Deliberately, “we position Daryaganj as serving comfort North Indian food at reasonable prices, with great value and a contemporary yet nostalgic setting. But it’s much more than food; we design the experience around all five senses.” 

The sense of smell, for example, is evoked through a signature fragrance that blends a contemporary note with an Indian flower, refined over 100 iterations. Similarly, comfortable seating and earthy table surfaces feel good to touch. Relaxed premium interiors with brick walls, reto accents, and warm lighting are easier on the eyes. In the background, soulful, unplugged classics by new-age artists connect with all the generations.
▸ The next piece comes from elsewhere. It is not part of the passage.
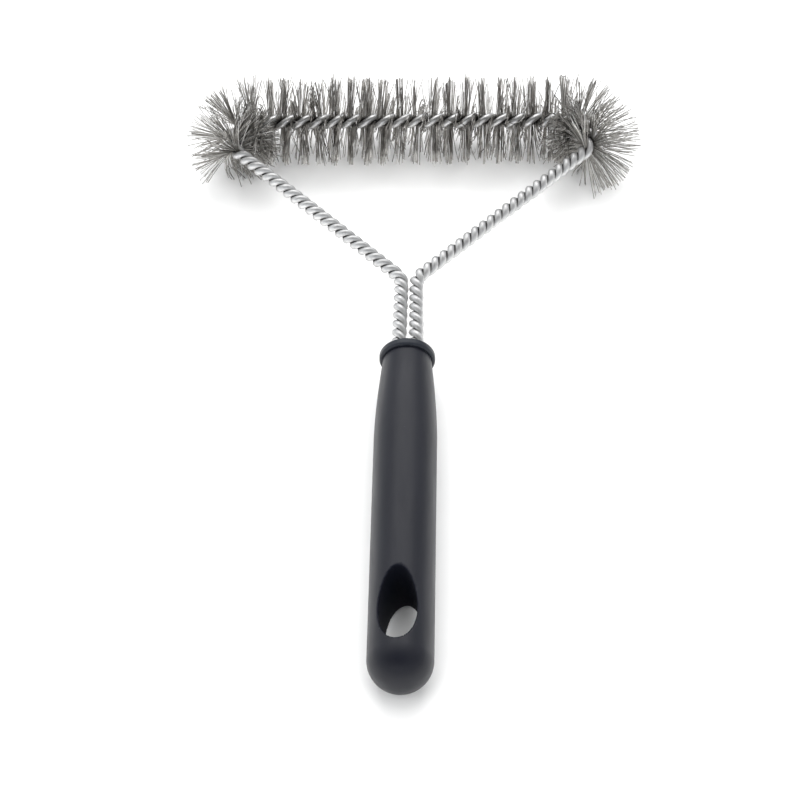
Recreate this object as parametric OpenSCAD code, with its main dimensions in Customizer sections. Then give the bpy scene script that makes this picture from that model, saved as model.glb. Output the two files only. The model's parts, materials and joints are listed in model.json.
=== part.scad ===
// Grill cleaning brush: a moulded handle, and a bent frame of two twisted core wires that grip rows of
// steel bristles along its cross bar. Millimetres. The brush rests on its bristles and on its round tail,
// +Y runs from the tail to the bristled bar, +Z is up, and the origin is under the middle of the brush.

/* [Handle] */
// Length from the round tail to the front of the collar
handle_len = 165; // [140:1:200]
// Diameter of the grip
grip_d = 26; // [25:0.5:30]
// Diameter of the handle just behind the collar
neck_d = 20.5; // [20.5:0.5:24]
// Length over which the grip narrows towards the collar
taper_len = 45; // [30:1:60]
// Diameter of the collar's flange
collar_d = 23.5; // [22:0.5:28]
// Thickness of the collar's flange
collar_thick = 3.5; // [2.5:0.5:5]
// Radius of the flange's rounded edges
collar_round = 1; // [0.5:0.1:1.2]
// Length of the plug behind the flange
plug_len = 24; // [15:1:35]
// Diameter of the hollow that takes the plug
hollow_d = 16.4; // [16:0.1:16.5]
// Depth of the hollow
hollow_depth = 60; // [55:1:75]

/* [Hanging hole] */
// Width of the hole
hole_w = 15; // [10:0.5:16]
// Length of the hole
hole_len = 33; // [24:1:38]
// Distance from the tail to the middle of the hole
hole_at = 31; // [28:0.5:36]
// How far the hole is wider towards the tail, as a fraction
hole_egg = 0.1; // [0:0.02:0.2]
// Roll of the hole about the axis of the handle, in degrees
hole_roll = 6; // [0:1:8]
// Lean of the hole's top towards the collar, in degrees
hole_pitch = 4.5; // [0:0.5:6]

/* [Wire frame] */
// Diameter of each of the two core wires
wire_d = 3.1; // [2.4:0.1:3.1]
// Length of the straight part of the bar
bar_len = 139; // [110:1:170]
// Distance from the tail to the axis of the bar
bar_at = 305; // [280:1:340]
// Bend radius of the two corners, at the middle of the rope
corner_r = 12; // [11:0.5:16]
// Angle between the bar and each arm, in degrees
arm_angle = 45.5; // [40:0.5:50]
// Bend radius where the arms turn into the legs
neck_r = 10; // [8:1:16]
// Distance between the middles of the two legs, just below that bend
neck_gap = 6.4; // [6.4:0.1:7]
// Angle at which each leg spreads on its way into the handle, in degrees
leg_splay = 0.8; // [0:0.1:0.8]
// Length of the legs inside the handle
leg_depth = 50; // [40:1:54]
// Length of half a turn of the wires where they are bare
bare_lay = 4.9; // [4.9:0.1:8]

/* [Bristles] */
// Number of tufts, one for each half turn of the wires along the bar and its corners
tuft_count = 26; // [20:2:26]
// Distance from the middle of the rope to the bristle tips
bristle_r = 20.5; // [16:0.5:24]
// Gap that the bristles hold open between the two core wires
bristle_gap = 0.4; // [0.4:0.05:0.6]
// Width of a layer of bristles across its tips
tip_thick = 1.2; // [0.8:0.1:2]

/* [Hidden] */
tuft_names = [for (i = [1 : tuft_count]) str("tuft_", i < 10 ? "0" : "", i)];
round_fn = 96;
plug_clear = 0.05;
socket_clear = 0.1;
bare_clear = 0.1;
over = 1;

// Stations along the handle, measured from the tail.
tail_r = grip_d / 2;
flange_at = handle_len - collar_thick;
taper_at = flange_at - taper_len;
leg_tip_at = handle_len - leg_depth;

// The line of the rope, from the middle of the bar outwards: bar, corner, arm, neck bend, leg.
// A heading is the angle of travel from +X.
arm_heading = arm_angle - 180;
leg_heading = leg_splay - 90;
corner_from = [bar_len / 2, bar_at];
corner_to = corner_from + bend_step(0, arm_heading, -corner_r);
neck_step = bend_step(arm_heading, leg_heading, neck_r);
arm_len = (corner_to.x + neck_step.x - neck_gap / 2) / cos(arm_angle);
neck_from = corner_to - arm_len * [cos(arm_angle), sin(arm_angle)];
neck_to = neck_from + neck_step;
leg_len = (neck_to.y - leg_tip_at) / cos(leg_splay);

// Rest position: the tail's dome and the bristles where the bar meets the arms both touch the ground.
rest_tilt = asin((bristle_r - tail_r) / (corner_to.y - tail_r));
back_y = -tail_r;
front_y = (bar_at - tail_r) * cos(rest_tilt) + bristle_r;
middle_y = (back_y + front_y) / 2;

// Distances along that line at which each stretch ends.
bar_end = bar_len / 2;
corner_end = bar_end + corner_r * radians(-arm_heading);
arm_end = corner_end + arm_len;
neck_end = arm_end + neck_r * radians(leg_heading - arm_heading);
leg_end = neck_end + leg_len;

// The twist: turns are counted in half turns from the middle of the bar.
tuft_lay = 2 * corner_end / tuft_count;
tufted_turns = tuft_count / 2;
bent_turn = floor(bar_end / tuft_lay);
last_turn = tufted_turns + (leg_end - corner_end) / bare_lay;
tufted_core_r = (wire_d + bristle_gap) / 2;
bare_core_r = (wire_d + bare_clear) / 2;
rope_r = bare_core_r + wire_d / 2;
blend_turns = 2;
wire_sides = 7;
wire_rings = ceil(2 * last_turn * 4);
tangent_step = 0.05;

// The layers of a tuft, and how close its inner bristles come to the centre of a corner.
tuft_layers = 8;
layer_lap = 0.04;
waist_len = 3.8;
waist_thick = 0.3;
corner_core = 1.5;

function radians(a) = a * PI / 180;
function degrees(a) = a * 180 / PI;
function unit(v) = v / norm(v);

// The step made by a bend from one heading to another; a right-hand bend has a negative radius.
function bend_step(h1, h2, r) = r * [sin(h2) - sin(h1), cos(h1) - cos(h2)];

// The place and heading at distance s from the middle of the bar, on the right half of the frame.
function half_spot(s) =
    s <= bar_end ? [s, bar_at, 0] :
    s <= corner_end ?
        let (h = -degrees((s - bar_end) / corner_r))
        [each corner_from + bend_step(0, h, -corner_r), h] :
    s <= arm_end ?
        [each corner_to + (s - corner_end) * [cos(arm_heading), sin(arm_heading)], arm_heading] :
    s <= neck_end ?
        let (h = arm_heading + degrees((s - arm_end) / neck_r))
        [each neck_from + bend_step(arm_heading, h, neck_r), h] :
    [each neck_to + (s - neck_end) * [cos(leg_heading), sin(leg_heading)], leg_heading];

// The same for the whole frame, whose left half has negative distances.
function spot(s) =
    let (p = half_spot(abs(s)))
    s < 0 ? [-p[0], p[1], -p[2]] : p;

// The distance along the frame after a number of half turns.
function along(turn) =
    abs(turn) <= tufted_turns ? turn * tuft_lay :
    sign(turn) * (corner_end + (abs(turn) - tufted_turns) * bare_lay);

// The direction across the rope at a spot, at an angle up from the left of the direction of travel.
function across(p, angle) = [-sin(p[2]) * cos(angle), cos(p[2]) * cos(angle), sin(angle)];

// The wires lie closer together where they are bare.
function core_r(turn) =
    let (bare = min(1, max(0, (abs(turn) - tufted_turns) / blend_turns)))
    tufted_core_r + bare * (bare_core_r - tufted_core_r);

function wire_middle(turn, start) =
    let (p = spot(along(turn)))
    [p[0], p[1], 0] + core_r(turn) * across(p, start - 180 * turn);

function wire_ring(turn, start) =
    let (
        middle = wire_middle(turn, start),
        ahead = unit(wire_middle(turn + tangent_step, start) - wire_middle(turn - tangent_step, start)),
        outward = across(spot(along(turn)), start - 180 * turn),
        side = unit(cross(ahead, outward)),
        lift = cross(side, ahead)
    )
    [for (k = [0 : wire_sides - 1])
        let (a = 360 * k / wire_sides)
        middle + wire_d / 2 * (cos(a) * lift + sin(a) * side)];

// How far bristles reach from the rope: on the inside of a corner they stop short of its centre.
function reach(turn, angle) =
    let (inward = -cos(angle), bent = abs(turn) > bent_turn)
    bent && inward > 0 ? min(bristle_r, (corner_r - corner_core) / inward) : bristle_r;

// Faces of a closed skin over a list of rings that all have the same number of points. Each face between two
// rings is cut along the diagonal that keeps a left-hand twist full.
function skin_faces(rings, sides) = [
    [for (k = [0 : sides - 1]) k],
    for (j = [0 : rings - 2], k = [0 : sides - 1])
        let (a = j * sides + k, b = j * sides + (k + 1) % sides)
        each [[a, a + sides, b + sides], [a, b + sides, b]],
    [for (k = [sides - 1 : -1 : 0]) (rings - 1) * sides + k]
];

module skin(rings) {
    polyhedron(points = [for (r = rings) each r], faces = skin_faces(len(rings), len(rings[0])));
}

// Sets a piece that is drawn along +Y from the tail, on the axis of the handle, into its rest position.
module at_rest() {
    translate([0, -middle_y, tail_r])
        rotate([rest_tilt, 0, 0])
            translate([0, -tail_r, 0])
                children();
}

// Turns a shape drawn up +Z so that it lies along the handle.
module along_handle() {
    rotate([-90, 0, 0])
        children();
}

// The outside of the handle in section: a round tail, a straight grip and a taper to the neck.
module handle_profile() {
    tail = [for (a = [-90 : 6 : 0]) [tail_r * cos(a), tail_r + tail_r * sin(a)]];
    taper = [for (t = [0 : 0.1 : 1])
        [neck_d / 2 + (grip_d - neck_d) / 2 * cos(90 * t), taper_at + taper_len * t]];
    polygon(concat(tail, taper, [[0, flange_at]]));
}

// The outline of the hanging hole: an oval that is fuller towards the tail.
module hole_outline() {
    polygon([for (a = [0 : 7.5 : 352.5])
        [hole_w / 2 * sin(a) * (1 - hole_egg * cos(a)), hole_len / 2 * cos(a)]]);
}

// The hole leans to the left and towards the collar at the top.
module hanging_hole() {
    rotate([0, -hole_roll, 0])
        translate([0, hole_at, 0])
            rotate([-hole_pitch, 0, 0])
                translate([0, 0, -grip_d])
                    linear_extrude(2 * grip_d)
                        hole_outline();
}

module handle_body() {
    color([0.2, 0.2, 0.22])
        at_rest()
            difference() {
                along_handle()
                    rotate_extrude($fn = round_fn)
                        handle_profile();
                translate([0, flange_at - hollow_depth, 0])
                    along_handle()
                        cylinder(h = hollow_depth + over, d = hollow_d, $fn = round_fn);
                hanging_hole();
            }
}

// The flange in section, with its rounded front and back edges, and the plug behind it.
module collar_profile() {
    rim = collar_d / 2 - collar_round;
    back = [for (a = [-90 : 15 : 0]) [rim + collar_round * cos(a), collar_round + collar_round * sin(a)]];
    front = [for (a = [0 : 15 : 90])
        [rim + collar_round * cos(a), collar_thick - collar_round + collar_round * sin(a)]];
    plug_r = hollow_d / 2 - plug_clear;
    plug = [[0, -plug_len], [plug_r, -plug_len], [plug_r, 0]];
    polygon(concat(plug, back, front, [[0, collar_thick]]));
}

// The hole in the collar that one leg passes through.
module leg_socket(side) {
    translate([side * neck_gap / 2, neck_to.y, 0])
        rotate([0, 0, side * leg_splay])
            rotate([90, 0, 0])
                cylinder(h = leg_len, r = rope_r + socket_clear, $fn = round_fn);
}

module front_collar() {
    color([0.17, 0.18, 0.2])
        at_rest()
            difference() {
                translate([0, flange_at, 0])
                    along_handle()
                        rotate_extrude($fn = round_fn)
                            collar_profile();
                leg_socket(1);
                leg_socket(-1);
            }
}

module core_wire(start) {
    color([0.75, 0.75, 0.75])
        at_rest()
            skin([for (j = [0 : wire_rings]) wire_ring(last_turn * (2 * j / wire_rings - 1), start)]);
}

module core_wire_a() {
    core_wire(0);
}

module core_wire_b() {
    core_wire(180);
}

// One layer of bristles: a flat bow tie across the rope, thin between the wires and thicker at the tips.
module bristle_layer(turn) {
    p = spot(along(turn));
    angle = 90 - 180 * turn;
    far = reach(turn, angle);
    near = reach(turn, angle + 180);
    tip = tip_thick / 2;
    waist = waist_thick / 2;
    translate([p[0], p[1], 0])
        rotate([0, 0, p[2]])
            rotate([90, 0, 90])
                rotate([0, 0, angle])
                    linear_extrude(tuft_lay / tuft_layers + layer_lap, center = true)
                        polygon([
                            [-near, -tip], [-waist_len, -waist], [waist_len, -waist], [far, -tip],
                            [far, tip], [waist_len, waist], [-waist_len, waist], [-near, tip]
                        ]);
}

// Tuft number i, counted from the left end of the bristles: layers that turn with the wires.
module tuft(i) {
    first = i - 1 - tufted_turns;
    color([0.45, 0.44, 0.43])
        at_rest()
            union() {
                for (j = [0.5 : tuft_layers])
                    bristle_layer(first + j / tuft_layers);
            }
}

handle_body();
front_collar();
core_wire_a();
core_wire_b();
for (i = [1 : tuft_count])
    tuft(i);
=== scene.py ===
"""Grill cleaning brush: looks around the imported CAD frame.

Lengths are in metres. The brush's own line is worked out in the plane of its wire frame: u to the
right, v from the round tail to the bar, w up out of that plane. rest_matrix() sets it down at rest.
"""

import json
import math

import bpy
import numpy as np
from mathutils import Matrix, Vector


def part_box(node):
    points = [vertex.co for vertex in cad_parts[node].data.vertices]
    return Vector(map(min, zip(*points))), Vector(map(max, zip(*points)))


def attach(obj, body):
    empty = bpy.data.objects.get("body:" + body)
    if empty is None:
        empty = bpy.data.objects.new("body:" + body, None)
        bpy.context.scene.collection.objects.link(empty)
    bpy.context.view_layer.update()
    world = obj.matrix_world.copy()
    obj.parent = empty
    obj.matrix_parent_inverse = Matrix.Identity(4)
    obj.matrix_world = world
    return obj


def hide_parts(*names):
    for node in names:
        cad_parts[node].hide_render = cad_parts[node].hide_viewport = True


MM = 0.001
SEED = 41

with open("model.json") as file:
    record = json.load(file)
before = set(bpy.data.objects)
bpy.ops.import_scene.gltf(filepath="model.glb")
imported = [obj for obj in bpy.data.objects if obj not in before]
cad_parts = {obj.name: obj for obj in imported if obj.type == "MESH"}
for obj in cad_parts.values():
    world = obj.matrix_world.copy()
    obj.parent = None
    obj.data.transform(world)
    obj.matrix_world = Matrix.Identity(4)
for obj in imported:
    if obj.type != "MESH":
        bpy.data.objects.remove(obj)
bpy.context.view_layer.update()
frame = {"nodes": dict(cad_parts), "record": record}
MOUNTS = {m["name"]: m for m in frame["record"]["mounts"]}

# ---------------------------------------------------------------- sizes read from the frame

GRIP = MOUNTS["grip"]
TAIL_R = GRIP["dims"]["r_mm"] * MM
BACKWARD = Vector(GRIP["axis"])
AXIS = -BACKWARD


def on_axis_at_y(y):
    """The point on the handle's axis with that y in the row frame."""
    p = Vector(GRIP["pos_m"])
    return p + AXIS * ((y - p.y) / AXIS.y)


TAIL_CENTRE = on_axis_at_y(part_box("handle_body")[0][1] + TAIL_R)


def along_axis(point):
    """Distance of a point from the tail's tip, along the handle's axis."""
    return (Vector(point) - TAIL_CENTRE).dot(AXIS) + TAIL_R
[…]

As for the taste itself, the food is light yet flavorful. 

5 senses delivery at Daryaganj

And, in case you are wondering whether this works, the numbers back it up: To date, over 2.6 million guests have been served, with a 59% repeat rate.

Indeed, good marketing may bring someone in once, but only a genuine product and emotionally resonant experience confirm repeat visits.

The Unit Economics 

“For most restaurants, there are three big costs: COGS (food & beverage cost), manpower, and rent,” Bagga breaks down.

At Daryaganj, COGS sits at 28% through menu engineering. Manpower costs 15-17%, including statutory compliances and service charges. Rent is capped at 15% of sales.

On top of that, utilities run 2-3%, aggregator and booking commissions from Zomato, Swiggy, Easy Diner, and Dineout cost another 4-5%.

Marketing spend is just 1-1.5%. Maximum 2% including digital.

Bagga believes the best marketing is a happy customer. “We are extremely customer-obsessed. Every review from every platform is pulled into one dashboard daily. We run sentiment analysis to identify trends, and our customer experience head personally monitors them.”

When a negative review comes in, it triggers an immediate ticket to the outlet manager. “The manager must answer three things: Why did it happen? How will you prevent it in the future? What’s the resolution for the guest?”

Pausing at ₹100 Crore & Then Scaling Strategically

When Daryaganj crossed ₹100 crore in ARR, Bagga decided to pause (which is very unlikely in the mainstream).

In an interview with Deccan Chronicle, he shares: “For us, scaling is not just about adding more outlets; instead, it’s about getting the foundation right. We have been focusing on consolidating the business, refining our systems, processes, and strengthening our back-end and supply chains so they are robust, consistent, and future-ready.”

After all, Daryaganj’s legacy is rooted in India’s culinary history, and protecting it demands discipline.

With the foundation now in place, Daryanganj recently announced the launch of its newest outlet in Delhi’s Connaught Place. “It’s a very important store. Connaught Place is a location that I feel defines the whole Delhi culture and how the restaurant culture started in the city. There are some restaurants here still running for 70-80-90 years,” Bagga says.

With this, the brand now has almost 15 outlets and plans to reach 20 by the end of 2026.  

The Reality Check for Aspiring Restaurateurs

Bagga has advice for anyone walking in with ₹2 crore wanting to open a restaurant.

“First, don’t enter this industry if you think it’s glamorous; it’s one of the toughest businesses. You work when everyone else is celebrating New Year’s Eve, festivals, or any other family occasions.”

Second:

Amit bagga on the reality check of the hospitality industry

“Third, gain hands-on experience. Work for a restaurateur, or at least spend time in a live restaurant environment. If you want to enter this business, come spend a week with me at Daryaganj and see what it’s really like. You’ll quickly realise it’s not as easy as it looks.”

Building an Infrastructure 

From the teenager with a scrapbook to now one of the most celebrated names in the Indian F&B industry, Bagga has always been very particular about the clarity of his intent. 

Over the years, he has been building an infrastructure that can create employment at scale, train people consistently, replicate across markets, and operate independently of personality-driven leadership. And, with Daryanganj, you will have to admit that he is doing great at it.